You also have a few of these:
SELECT MAX(id_vinc) FROM Distrib_VincJud where ativo = '1' GROUP BY num_processo)
SELECT MAX(num_distribuicao) FROM Distribuicao GROUP BY num_processo
You might gain a few more seconds by letting these be seperate queries where you can store the results.
In fact, you might do well to have a separate table with these NOT IN(...) values that gets updated upon every insert to your database. It all depends on how often you run each query.
Have you tried running your Query Optimizer on these?
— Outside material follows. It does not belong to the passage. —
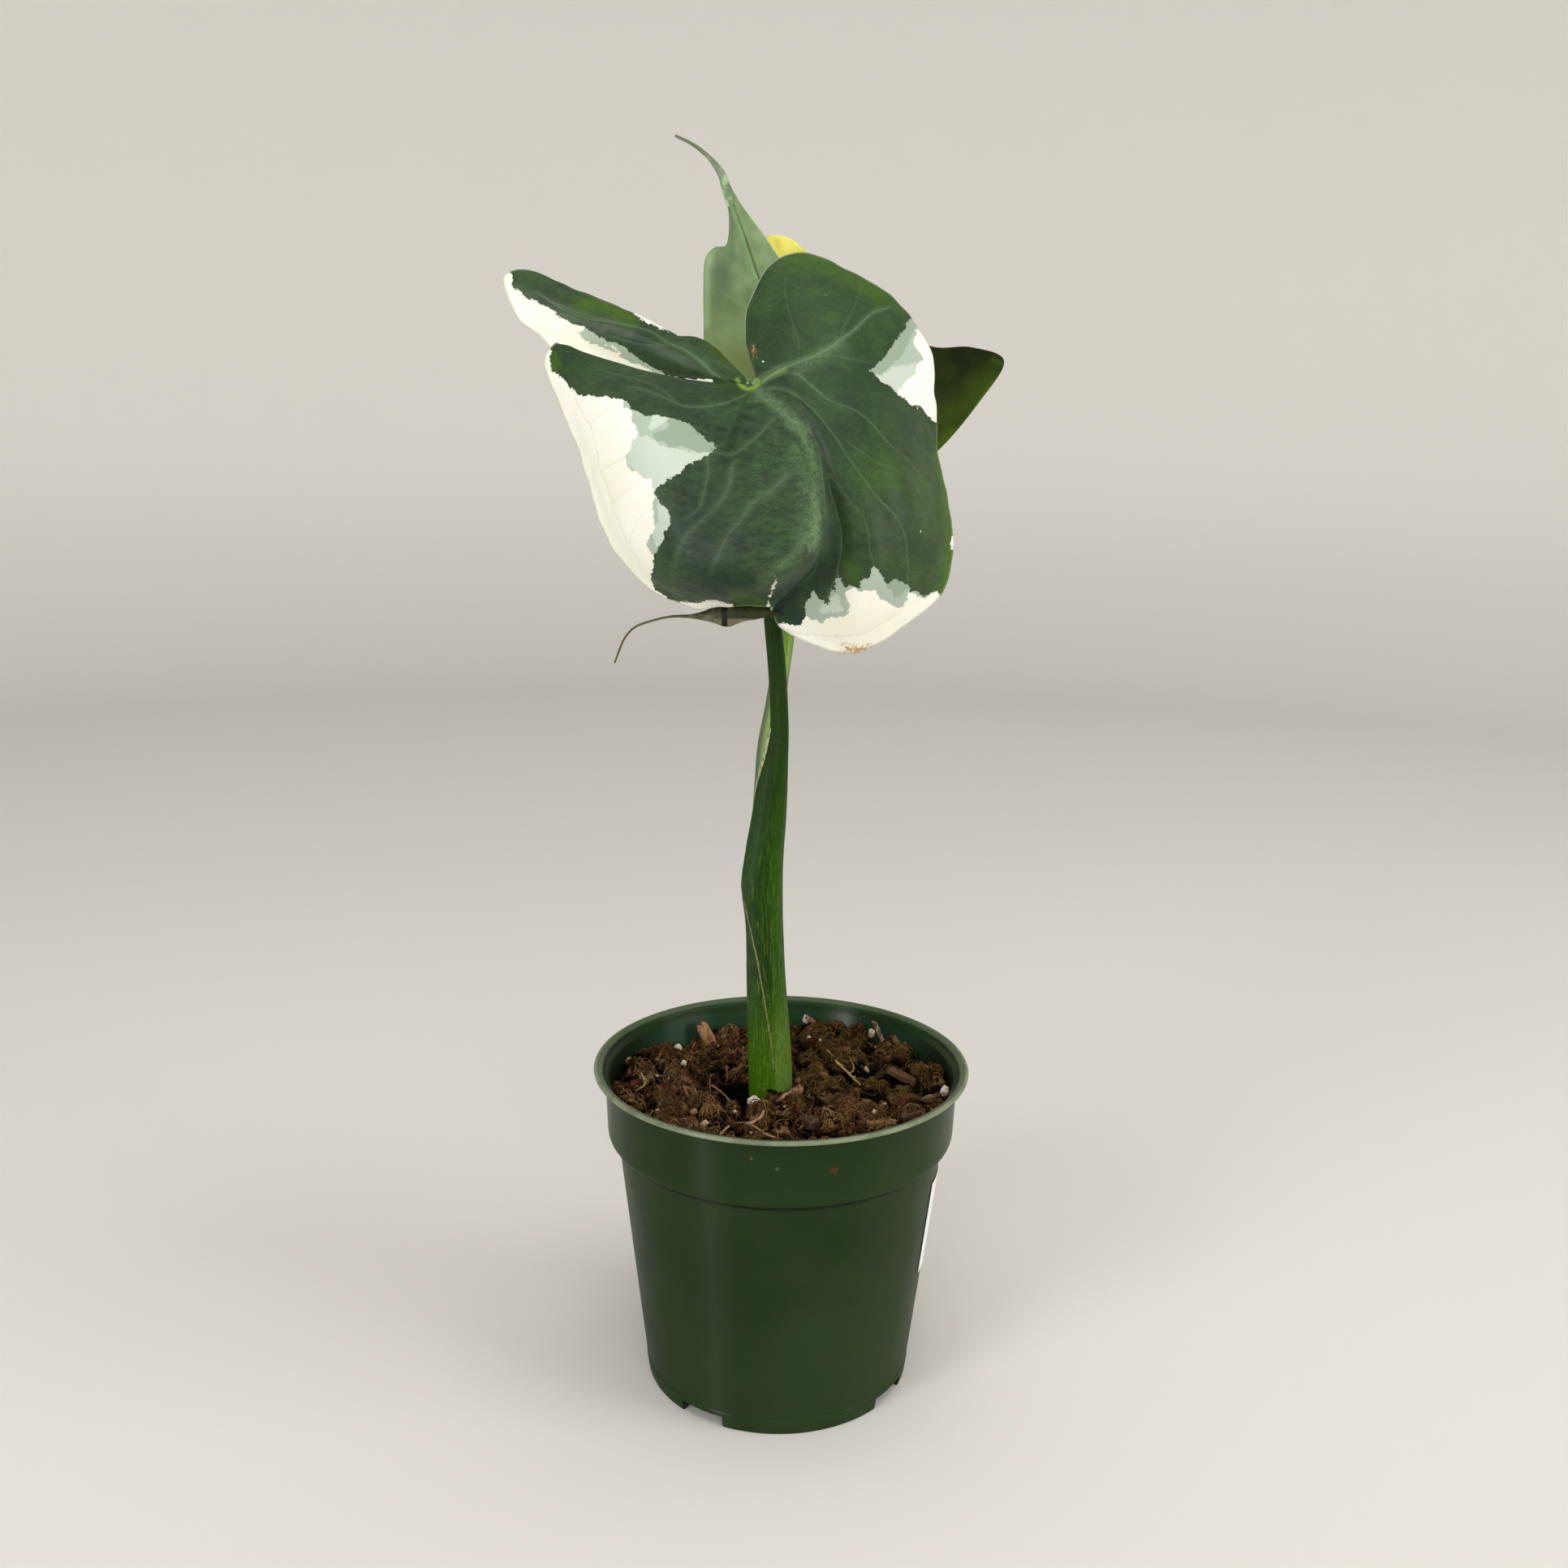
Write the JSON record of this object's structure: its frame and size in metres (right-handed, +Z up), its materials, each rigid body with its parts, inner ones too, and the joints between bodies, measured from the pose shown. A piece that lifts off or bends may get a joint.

Separate out the sub queries and then do a join
i.e. find all the num_processo that you are excluding in one query first. do a left join with the processo table on the num_processo field and exclude those where the first table's num_processo field is null
Edit:
what's the relationship between the tables distribuicao and distrib_vincJud?
this line is killing your performance...
AND dvj.id_vinc IN
( SELECT MAX(id_vinc)
FROM Distrib_VincJud
where ativo = '1'
GROUP BY num_processo
)
sub query in a sub query which then references a joined table outside of the sub query??????